The second mention of Kundabuffer can be found in the Q & A session of a lecture given on March 1st in New York in 1924. It reads as follows:
[In answer to a question about the moon.]The moon is man’s big enemy. We serve the moon. Last time you heard about Kundabuffer. Kundabuffer is the moon’s representative on earth. We are like the moon’s sheep, which it cleans, feeds and shears, and keeps for its own purposes. But when it is hungry it kills a lot of them. All organic life works for the moon. Passive man serves involution; and active man, evolution. You must choose. But there is a principle: in one service you can hope for a career; in the other you receive much but without a career. In both cases we are slaves, for in both cases we have a master. Inside us we also have a moon, a sun and so on. We are a whole system. If you know what your moon is and does, you can understand the cosmos.
The final mention of Kundabuffer is found in the notes of a lecture given later in 1924, in Chicago.
LECTURE, CHICAGO 1924
Kundabuffer at base of spine, prevents our seeing things as they are. If we saw ourselves as we really are, we would hang ourselves. Man must desire a way with his essence – he is really afraid to ask himself if he really wants a way. He may want the way very much with his mind, but when work begins he finds he never even thought of wanting it.
When emotion positive, must also be negative. Transcend both to be free. Strong belief in one direction means strong belief in opposite. At Institute, suffering adjusted and divided between centers. Conscience is man’s particularity.
We often know others far better than ourselves, therefore mutual help is very profitable. One-centered activity is hallucination – two-center activity is semi-hallucination – three-center is none.
Scientific classification, vertebrate and non-vertebrate. Gurdjieff’s by number of brains. Many animals have same number of brains as man – who happens to be a kind of animal by chance; other animals by law of adaptation, and with the necessary environments may become like man. Man has many brains, some of which have the property of cosmic consciousness, others of instinctive mechanical consciousness. Formulatory apparatus is of latter kind. Therefore, our thinking must be mechanical.
In process of ages, owing to wrong education, etc., formulatory apparatus usurped function of real mental center. It was originally to collect impressions. Thoughts in formulatory apparatus always change. What we have in other centers always remains. It is ours. Aim of all ways the same. At the end of Yogi training, begin Monk’s, then Fakir’s, and vice versa. Fourth Way, Haida Way, to study all one can know. It differs from other ways by being much quicker and therefore more difficult. Three center development simultaneously. Astral body not immortal, mechanical like our body but finer. From it, mental body can be developed, then divine body, and only then can one begin to develop immortal soul and only then is reincarnation possible. Possessor of astral body dies, when astral body disintegrates. Same with has immortal soul mental body and physical body. He who never dies.

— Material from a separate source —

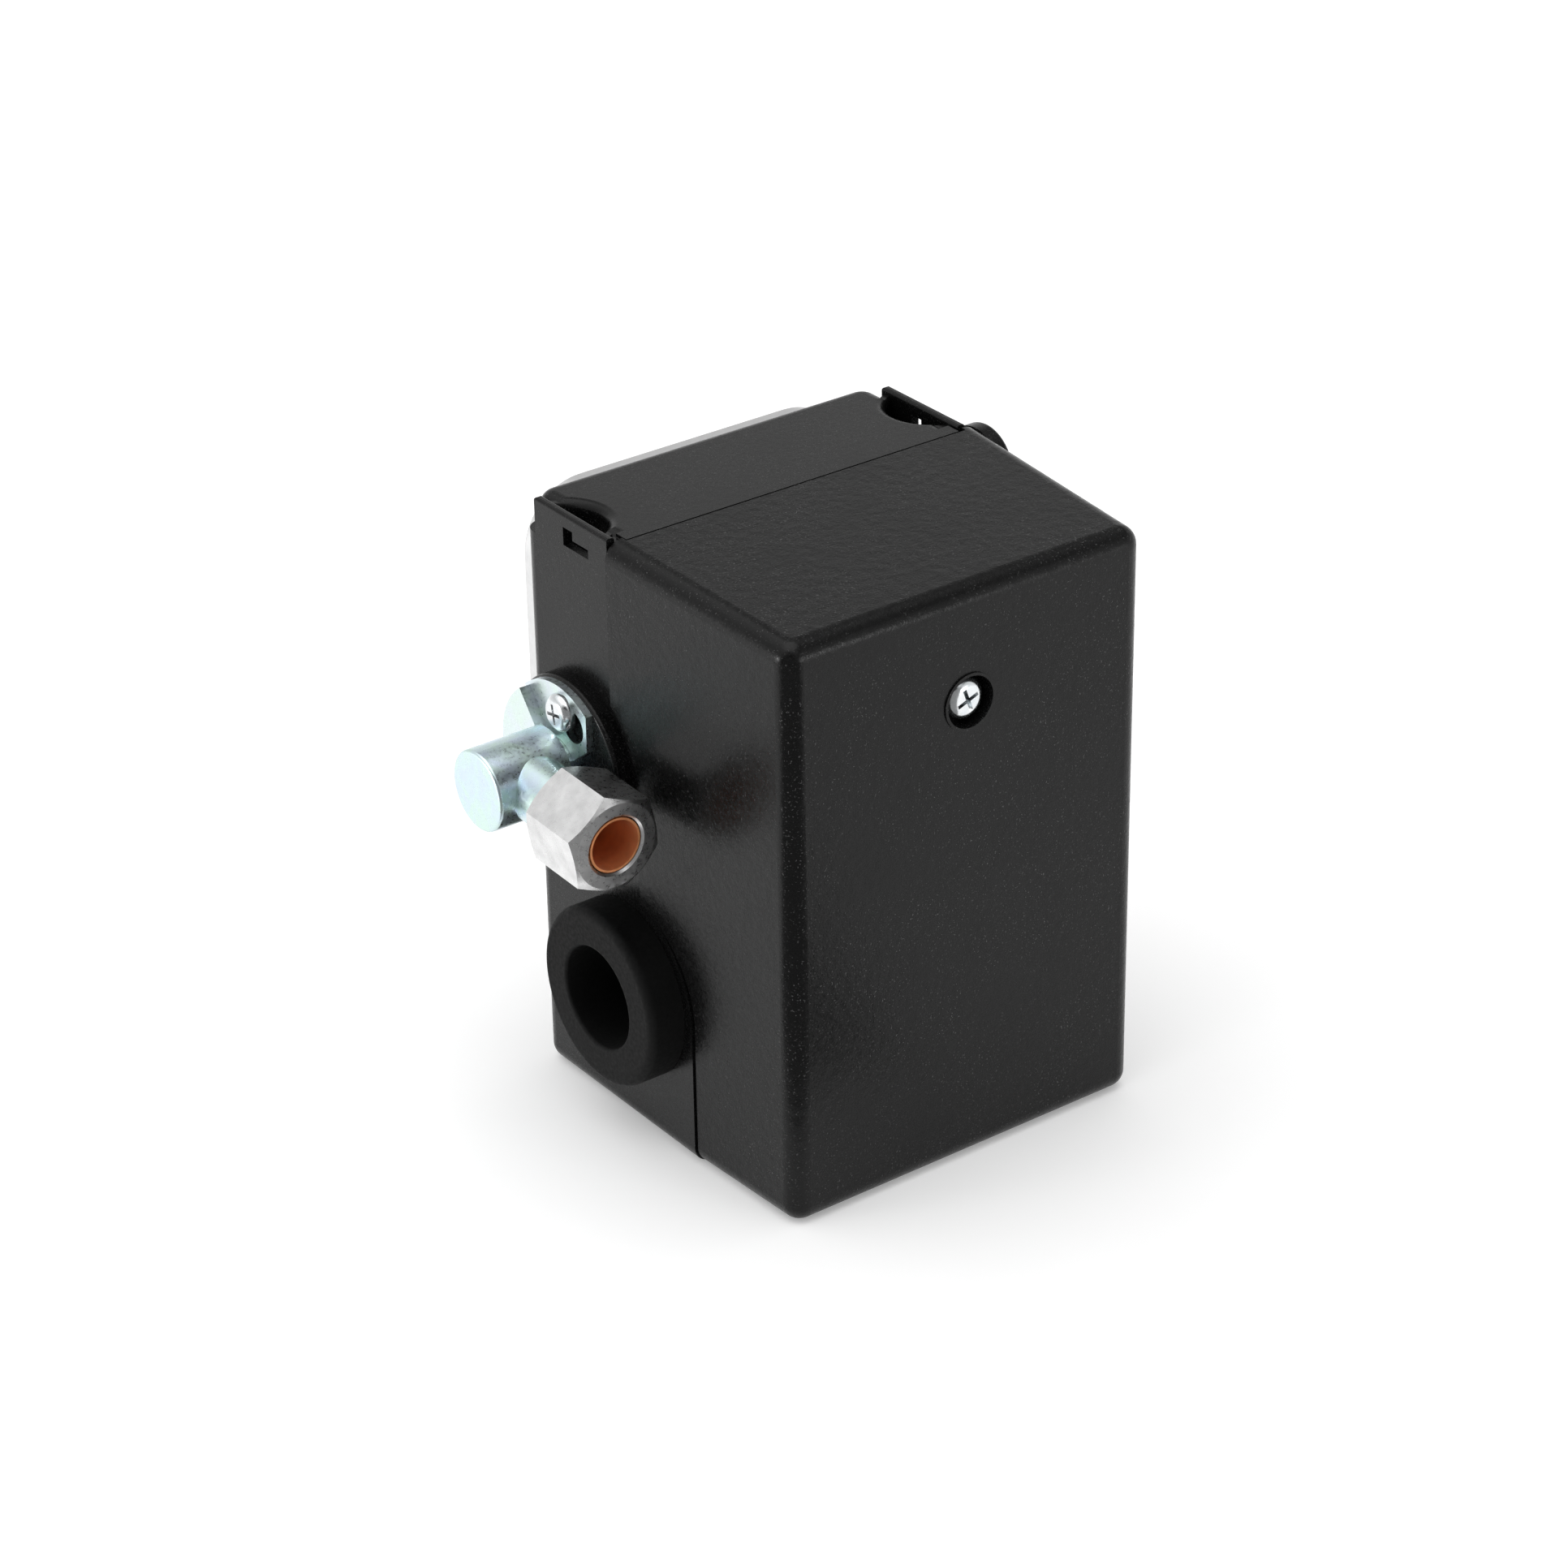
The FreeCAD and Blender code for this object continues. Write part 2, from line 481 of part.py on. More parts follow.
def make_range_screw():
    tip = SPRING_FRONT - 2.2
    shank = rod_y(0, FLANGE_Z, -20.5, tip, RANGE_SCREW_RADIUS)
    head = aim(chamfered_hexagon(10, 4.2, 15, False), Vector(0, -20, FLANGE_Z), Vector(0, -1, 0))
    return join([shank, head]).cut(box(-4, 4, -25, -22.8, FLANGE_Z - 0.6, FLANGE_Z + 0.6))


def make_trip_ramp():
    """Wedge on the lever's ear: it drives the valve stem outwards as the lever comes forward."""
    outline = [(-29.2, 19.75), (-24, 14.55), (-22, 14.55), (-22, LEVER_FRONT), (-29.2, LEVER_FRONT)]
    return prism_z(outline, 56.2, 61.2)


# ---------------------------------------------------------------- contacts and terminals
def make_terminal_block():
    block = box(-26, 26, BLOCK_FRONT, BLOCK_REAR, 34, 50)
    ears = [box(x, x + 8, BLOCK_FRONT, BLOCK_REAR, 49, 55) for x in (-26, 18)]
    ribs = [box(x - 0.8, x + 0.8, 8.5, BLOCK_FRONT + 1, 34, 43) for x in (-26 + 0.8, -13, 0, 13, 26 - 0.8)]
    solid = join([block] + ears + ribs)
    solid = solid.cut(box(-13.5, 13.5, LEVER_FRONT - 2.5, LEVER_REAR + 2, 49.5, 60))
    solid = solid.cut(rod_y(0, FLANGE_Z, LEVER_REAR + 1, BLOCK_REAR + 1, PISTON_RADIUS + 0.6))
    for x in TERMINAL_X:
        solid = solid.cut(rod_y(x, TERMINAL_SCREW_Z, BLOCK_FRONT - 1, BLOCK_FRONT + 8, 1.75 + RUNNING))
    for x in (-GUIDE_X, GUIDE_X):
        solid = solid.cut(rod_y(x, GUIDE_Z, BLOCK_FRONT - 1, BLOCK_FRONT + 6, 1.5))
    return solid


def make_fixed_contacts():
    strips = []
    for x in TERMINAL_X:
        strip = box(x - 4.8, x + 4.8, BLOCK_FRONT - 1.2, BLOCK_FRONT, 34.6, 49.4)
        strips.append(strip.cut(rod_y(x, TERMINAL_SCREW_Z, 0, 20, 1.75 + RUNNING)))
    return Part.makeCompound(strips)


def make_fixed_rivets():
    back = BLOCK_FRONT - 1.2
    return Part.makeCompound([rod_y(x, CONTACT_Z, back - 0.8, back, 2.0) for x in TERMINAL_X])


def make_terminal_screws():
    screw = pan_screw(3.3, 2.4, 1.75, 8.0)
    places = [Vector(x, BLOCK_FRONT - 1.2, TERMINAL_SCREW_Z) for x in TERMINAL_X]
    return Part.makeCompound([aim(screw, p, Vector(0, -1, 0), 25 * i) for i, p in enumerate(places)])


def make_ground_screws():
    screw = pan_screw(3.6, 2.4, 1.75, 1.6)
    places = [Vector(0, BLOCK_REAR + 0.1, z) for z in (17.0, 28.0)]
    return Part.makeCompound([aim(screw, p, Vector(0, -1, 0), 30 * i) for i, p in enumerate(places)])


def make_guides():
    return Part.makeCompound([rod_y(x, GUIDE_Z, -1.5, BLOCK_FRONT + 5, 1.5) for x in (-GUIDE_X, GUIDE_X)])


def make_carrier():
    bar = box(-26, 26, 3.0, 9.0, 43.8, 49.4)
    ears = [box(x, x + 8, 3.0, 9.0, 48, 55) for x in (-26, 18)]
    post = box(-4, 4, 2.0, 5.5, 45, 56)
    solid = join([bar, post] + ears)
    for x in (-13, 13):
        solid = solid.cut(rod_y(x, CONTACT_Z, 5.0, 10, 2.6))
    for x in (-GUIDE_X, GUIDE_X):
        solid = solid.cut(rod_y(x, GUIDE_Z, 0, 12, 1.5 + RUNNING))
    return solid


def make_bridges():
    return Part.makeCompound([box(x - 10.5, x + 10.5, 9.9, 11.1, 44.4, 48.6) for x in (-13, 13)])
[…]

In talking, formulatory apparatus talks to formulatory apparatus. Vibrations of former received in latter. If message felt in speaking, then felt by other in emotional center. All is vibration. Sin in ignorance not so serious as sin knowing it is wrong. All actions produce vibrations which produce some result. We must suffer for our sins before we can begin real development. Impartial judgment only possible when inwardly free. One center acceptance never criticizes, we do when one center questions impression of other. Formulatory apparatus has no inherent energy, robs it from other centers. Everything is impressed on brains. Experiments have been made with newly born children. Action in one center reacts on others, in all parts of the body, even to points outside the body. Man’s intelligence varies in proportion to his capacity to prevent these fluctuations passing from one center to another.
There is also a mention of Kundalini from the same source. It appears among a list of sayings and proclaims:
Kundalini at base of spine prevents our seeing things as they are; it is the representative of the moon; it is necessary for life, for if we saw things as they were we’d hang ourselves.
From In Search of the Miraculous
The topic of Kundabuffer is touched upon in In Search of the Miraculous. Gurdjieff introduces the topic by sharing the parable of the Magician, which he says originates in the East. The story is as follows:
A Magician had a large flock of sheep. However, these sheep were proving troublesome, partly because they realized that the Magician kept them only to shear them for their wool and slaughter them for food. Consequently, they would constantly wander off over the hills and into the forest, some falling into ravines and others escaping. The Magician did not want to hire shepherds or build wire fences around his pasture. So, he pondered the matter and came up with a solution. He hypnotized the sheep.
When he hypnotized them, he suggested three things:
– Firstly, he told them that they were immortal, and that no harm was done to them when they were skinned and slaughtered. Indeed, it was good for them and also very pleasant.
– Secondly, he suggested to them that he was a kind and caring master who had their best interests at heart. And anyway, if something were going to happen to them, it would not happen today or even soon, so they had no need to be concerned about it.
– Thirdly, he told them that they were not sheep at all. He told some that they were lions, others that they were eagles, and some that they were men, and he even told some of them that they were magicians.
As a consequence, his sheep management problems vanished completely.
Gurdjieff said that this tale provided a good illustration of humanity’s position. Man is farmed, and, in general, he has no idea of this. While he should fear his own death, he does not. Most people’s minds have been filled with various stories about what happens at death, none of which suggest that they simply become food for something else.
In connection with this parable, he also spoke about Kundalini, which he equated to Kundabuffer, noting that occult literature was dangerously misleading about it. The “serpent of Kundalini” is often described as a mystical power residing at the base of the spine that can be awakened to deliver great benefit. Kundalini, he asserted, was neither desirable nor useful. He said it represented the power of imagination and fantasy, which often takes the place of real functions. When a man imagines that he has special powers, this is simply Kundalini in action. Kundalini can act in all centers, and with its help, all the centers can be satisfied with the imaginary instead of the real.